If West Ham had been deducted points one of these clubs would have had an incredibly lucky escape from their failure to win enough points. If West Ham do stay up, one of them will have Tevez as an anti-hero for ever more. But one of these clubs may still be lucky and escape at West Ham’s expense and no doubt will never stop to remember that if West Ham’s season hadn’t descended into disaster for six months after the signing of Tevez and Mascherano then that club would have been condemned by their own inadequacies and the points that West Ham might just have managed not to hand over with barely a moment’s fight to Charlton, Watford, Wigan, Middlesbrough, Aston Villa, Manchester City and Newcastle from September to February.

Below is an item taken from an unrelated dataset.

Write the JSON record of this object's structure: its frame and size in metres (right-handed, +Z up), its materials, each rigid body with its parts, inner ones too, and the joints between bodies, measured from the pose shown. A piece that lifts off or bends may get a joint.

If West Ham do stay up, the story will all be about Carlos Tevez, and over the past month watching him has become a pleasure that will be passed down West Ham folklore. But not for the first time, it will be the wrong story. Tevez was part of the disaster as well as the attempted rescue. West Ham’s season turned from the moment Curbishley gave Mark Noble his chance and we had someone capable of passing the ball in midfield and getting the ball to Tevez in dangerous positions. Whatever happens next Sunday, the 19-year old boy from Beckton, claret and blue through and through, is the reason that at the end of this extraordinary season West Ham fans have had some of our faith in football restored.